= N. Thiagarajan =

Indian photojournalist and photographer

N. Thiagarajan (1933–2008) was an Indian photojournalist and photographer who described himself as "a pictorial photojournalist".

From 2002 to 2004 he was a member of the Press Council of India but it was in the field, as a practising photojournalist, and later as photo-editor, that N. Thiagarajan made his name. For many years he worked for The Hindustan Times but spent time at The Hindu, Sport and Pastime and the Times of India.

He said: "I have always said that a photojournalist or a journalist should be committed to journalism, but should not be a ‘committed journalist’. Like many embedded war photographers or correspondents,”.

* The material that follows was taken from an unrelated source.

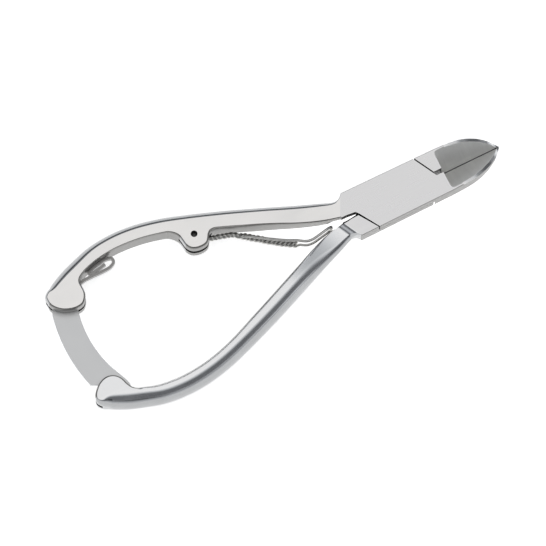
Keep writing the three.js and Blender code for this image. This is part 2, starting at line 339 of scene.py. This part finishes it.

His break came in 1955 with the visit to India of the Soviet leadership, Nikita Khrushchev and his Prime Minister Nikolai Bulganin. He went on to photograph many of the great names of world politics, including Fidel Castro, Indira Gandhi and Jawaharlal Nehru. He covered the 1971 war, in Bangladesh, where Kishore Parekh and Raghu Rai were also active, and the Bhopal gas tragedy.

He also wanted to move away from portraying India in a negative manner, as a land of beggars and snake charmers. "I want to show that real India exists far away from all of this. The rich cultural heritage and the diversity of the country is what I wanted to portray in my images," he said.